Norwegian Humanist Association:
“We Condemn this cowardly attack on freedom of expression in the strongest and our thoughts are with the victims of this terrorist act and their families…
“Real freedom of expression is about a society with sufficient headroom and enough trust between its members that we can meet disagreements with open debate, never with violence and intimidation. Now we must all stand together for freedom of expression.”
Swedish Humanist Association, Humanisterna:
“Humanists condemn Wednesday’s attack against the satirical magazine Charlie Hebdo in Paris… Our thoughts are with the victims’ families, friends and colleagues.
“…It should be obvious that religion just like everything else should be the subject of satire and exposed to criticism. Religions can never be permitted to remain out of reach of freedom of expression. Humanisterna invites all who cherish our democratic rights and freedoms to use their voices, drawings and words to resist all forces that are hostile to freedom.”
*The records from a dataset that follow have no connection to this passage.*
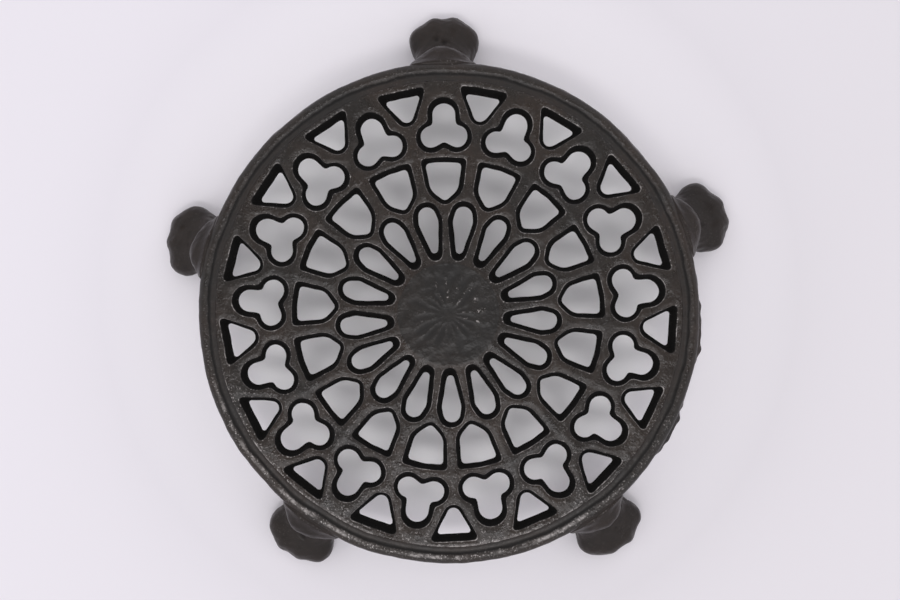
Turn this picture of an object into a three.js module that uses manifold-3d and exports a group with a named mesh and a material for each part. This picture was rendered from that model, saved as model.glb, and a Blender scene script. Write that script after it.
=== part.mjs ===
// Round cast-iron trivet: a pierced rose-window plate inside a beaded rim, on five paw feet.
// Millimetres, +Z up. The soles stand on z = 0 and the plate's top is at z = HEIGHT.
import * as THREE from 'three';
import { mergeVertices } from 'three/addons/utils/BufferGeometryUtils.js';
import Module from 'manifold-3d';

// ---------------------------------------------------------------- driving dimensions
const HEIGHT = 38;              // soles to the top of the plate
const RIM_RADIUS = 101.5;       // widest point of the rim's bead
const PLATE_THICKNESS = 5;
const RIM_DEPTH = 6.5;
const BAYS = 17;                // the pattern repeats seventeen times round the plate
const DRAFT = 1.4;              // every opening is this much wider all round at the top face
const SEAM = 0.3;               // gap left between neighbouring solids
const HUB_RADIUS = 20.5;
const WAIST_RADIUS = 64.1;      // plain band between the arches and the trefoils
const PLATE_RADIUS = 93.65;     // where the plate steps down to the rim's channel
const CHANNEL_DEPTH = 0.9;
const BEAD_RADIUS = 2.55;
const FLUTE_DEPTH = 0.5;        // of the hub's rosette
const FOOT_COUNT = 5;
const FOOT_SKEW = [0, -1.4, 0.7, -1.0, -1.2];   // degrees off an even fifth, clockwise, as cast
const ANKLE_HEIGHT = 14;        // seam between a leg and its paw

// ---------------------------------------------------------------- derived dimensions
const PLATE_BOTTOM = HEIGHT - PLATE_THICKNESS;
const RIM_BOTTOM = HEIGHT - RIM_DEPTH;
const RIM_INNER = PLATE_RADIUS + SEAM;
const BEAD_CENTRE = RIM_RADIUS - BEAD_RADIUS;
const BAY_ANGLE = 2 * Math.PI / BAYS;

// ---------------------------------------------------------------- the openings
// Every outline is drawn on the bay's own axis: x across, y outward from the plate's centre.
// `grow` offsets the whole outline outward, which makes the draft.
const PETAL = [                 // a belt drawn round these circles: x, y, radius
  [0, 40.6, 3.5],
  [0, 38.0, 4.0],
  [0, 26.4, 1.5],
  [0, 38.0, 4.0],
];
const ARCH = [
  [0, 41.5, 20.0],
  [5.6, 59.7, 1.4],
  [0, 53.3, 6.0],
  [0, 48.0, 1.9],
  [0, 53.3, 6.0],
  [-5.6, 59.7, 1.4],
];
const TRIANGLE = [
  [5.9, 88.5, 1.2],
  [0, 81.8, 3.0],
  [-5.9, 88.5, 1.2],
];
const TREFOIL = { topY: 81.0, topRadius: 4.75, lobeX: 5.2, lobeY: 71.9, lobeRadius: 4.5 };

const IRON = { plate: 0x37322f, hub: 0x3a3a3a, rim: 0x38332f, leg: 0x393632, paw: 0x373738 };

const wasm = await Module();
wasm.setup();

// ---------------------------------------------------------------- outlines

function arc(cx, cy, radius, from, to, steps) {
  const points = [];
  for (let i = 0; i <= steps; i++) {
    const angle = from + (to - from) * i / steps;
    points.push(new THREE.Vector2(cx + radius * Math.cos(angle), cy + radius * Math.sin(angle)));
  }
  return points;
}

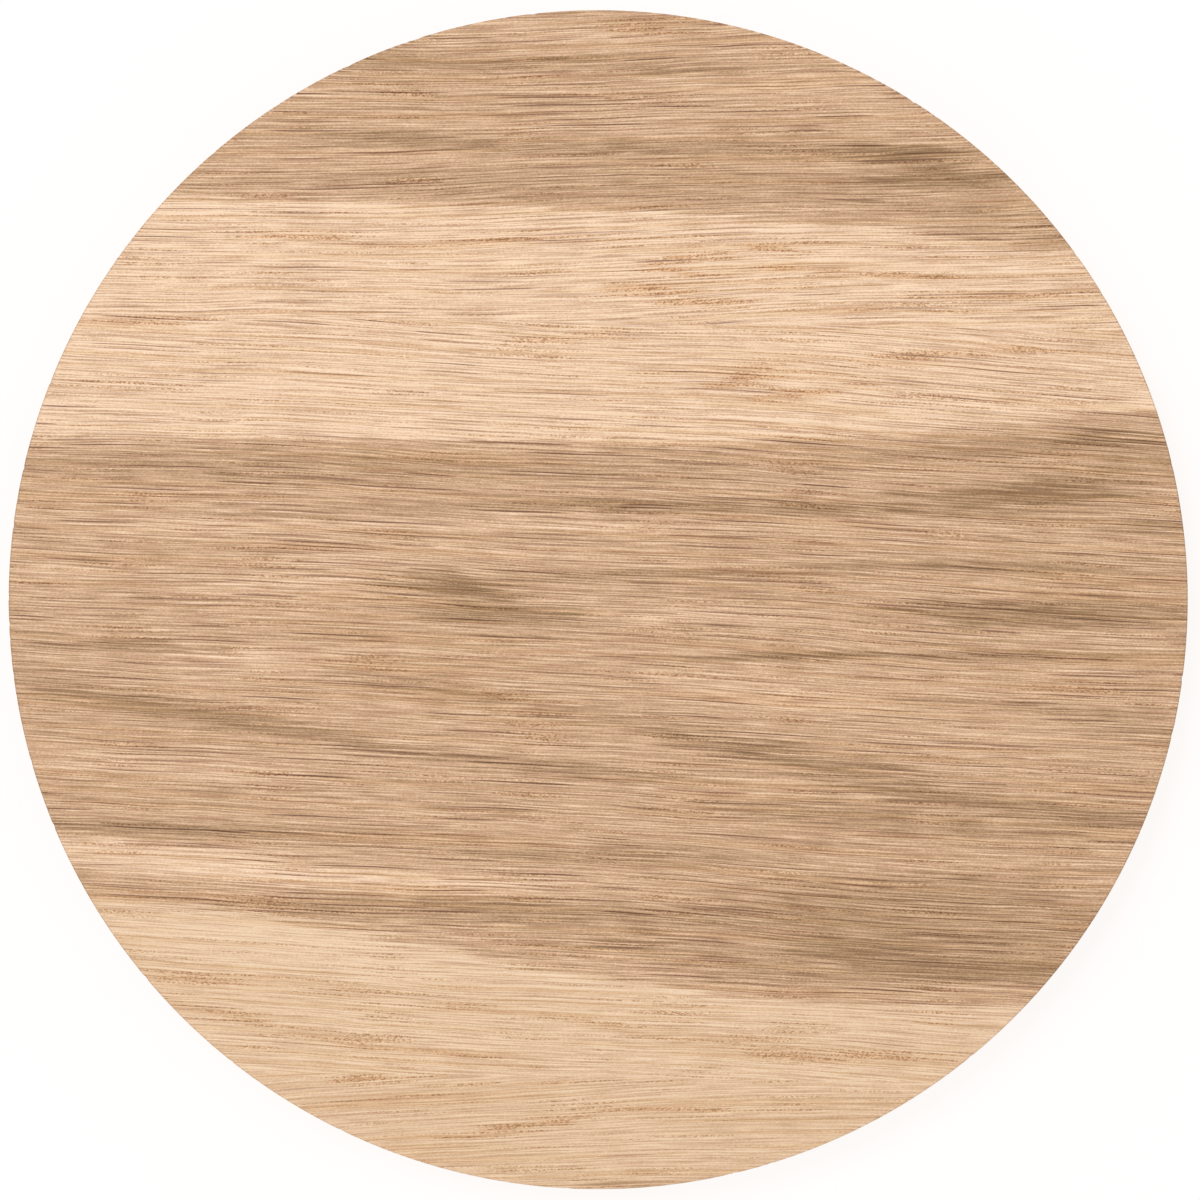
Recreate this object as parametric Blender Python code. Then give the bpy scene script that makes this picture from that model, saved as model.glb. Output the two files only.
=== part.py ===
"""Round wood slice: a disc sawn out of an oak board that was edge-glued from three staves.

Metres, +Z up. The origin is the centre of the underside. X runs along the grain and the glue
lines, and +Y points to the back stave. Run with: blender --background --python part.py
"""

import bmesh
import bpy
from mathutils import Vector

DIAMETER = 0.300
THICKNESS = 0.020
BACK_SEAM_Y = 0.0705
FRONT_SEAM_Y = -0.1215

# The rims are sawn square and only broken with sandpaper.
ARRIS = 0.0005
ARRIS_STEPS = 3
RIM_SEGMENTS = 240

SHARP_EDGE = 0.9

# Flat-sawn oak with a dry, sanded face: linear colours, the back and front staves paler.
PALE_OAK = (0.69, 0.46, 0.30)
TAN_OAK = (0.64, 0.42, 0.26)
STRAW_OAK = (0.72, 0.50, 0.32)
SANDED_ROUGHNESS = 0.65


def clear_scene():
    """Start from an empty file, whatever was open."""
    for thing in list(bpy.data.objects):
        bpy.data.objects.remove(thing, do_unlink=True)


def oak(name, colour):
    """One stave's own wood: bare, sanded oak."""
    material = bpy.data.materials.new(name)
    material.use_nodes = True
    shader = material.node_tree.nodes["Principled BSDF"]
    shader.inputs["Base Color"].default_value = (*colour, 1)
    shader.inputs["Roughness"].default_value = SANDED_ROUGHNESS
    shader.inputs["Metallic"].default_value = 0
    material.diffuse_color = (*colour, 1)
    return material


def whole_disc():
    """The disc as it is cut from the glued board, with both rims broken."""
    mesh = bmesh.new()
    bmesh.ops.create_circle(mesh, cap_ends=True, segments=RIM_SEGMENTS, radius=DIAMETER / 2)
    underside = mesh.faces[:]
    raised = bmesh.ops.extrude_face_region(mesh, geom=underside, use_keep_orig=True)
    top_points = [item for item in raised["geom"] if isinstance(item, bmesh.types.BMVert)]
    bmesh.ops.translate(mesh, verts=top_points, vec=Vector((0, 0, THICKNESS)))
    bmesh.ops.recalc_face_normals(mesh, faces=mesh.faces[:])
    rims = [edge for edge in mesh.edges if edge.verts[0].co.z == edge.verts[1].co.z]
    bmesh.ops.bevel(
        mesh, geom=rims, offset=ARRIS, segments=ARRIS_STEPS, profile=0.5, affect="EDGES"
    )
    return mesh


def saw_along(mesh, seam_y, keep):
    """Cut the disc along one glue line, and close the stave with its flat joint face.

    keep is +1 for the wood behind the line and -1 for the wood in front of it.
    """
    everything = mesh.verts[:] + mesh.edges[:] + mesh.faces[:]
    bmesh.ops.bisect_plane(
        mesh, geom=everything, plane_co=(0, seam_y, 0), plane_no=(0, -keep, 0), clear_outer=True
    )
    cut = [edge for edge in mesh.edges if edge.is_boundary]
    for edge in cut:
        for point in edge.verts:
            point.co.y = seam_y
    bmesh.ops.edgeloop_fill(mesh, edges=cut)
    bmesh.ops.recalc_face_normals(mesh, faces=mesh.faces[:])


def stave(name, colour, back_of=None, front_of=None):
    """One stave of the slice, between the glue lines that bound it."""
    mesh = whole_disc()
    if back_of is not None:
        saw_along(mesh, back_of, keep=1)
    if front_of is not None:
        saw_along(mesh, front_of, keep=-1)
    data = bpy.data.meshes.new(name)
    mesh.to_mesh(data)
    mesh.free()
    data.materials.append(oak(f"{name}_oak", colour))
    data.shade_smooth()
    data.set_sharp_from_angle(angle=SHARP_EDGE)
    piece = bpy.data.objects.new(name, data)
    bpy.context.scene.collection.objects.link(piece)
    return piece


clear_scene()
stave("stave_back", PALE_OAK, back_of=BACK_SEAM_Y)
stave("stave_middle", TAN_OAK, back_of=FRONT_SEAM_Y, front_of=BACK_SEAM_Y)
stave("stave_front", STRAW_OAK, front_of=FRONT_SEAM_Y)
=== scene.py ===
"""Round wood slice: bare, sanded, flat-sawn oak, glued up from three staves and sawn to a disc.

The model's frame is in metres with +Z up. The wood's own measures below are in millimetres.
X runs along the grain and the glue lines, +Y to the back stave, and the face is on top.
"""

import math
import random

import bmesh
import bpy
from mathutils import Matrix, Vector


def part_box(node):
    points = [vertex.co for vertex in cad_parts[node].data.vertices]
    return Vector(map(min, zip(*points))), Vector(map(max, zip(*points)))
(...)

Union of Rationalist Atheists and Agnostics, Unione degli Atei e degli Agnostici Razionalisti (Italy):
“This morning’s events are a direct attack on the fundamental values of our society, to universal human rights… Muslim leaders have a duty to condemn what happened… though we must avoid falling into the trap of the narrative of a ‘clash of civilizations’. What really is urgent and necessary is that for societies to function successfully, we identify the principle of secularism as a guarantor of cohesion and freedom for all: majorities, minorities, and of course, as we remember the sad case today, journalists.”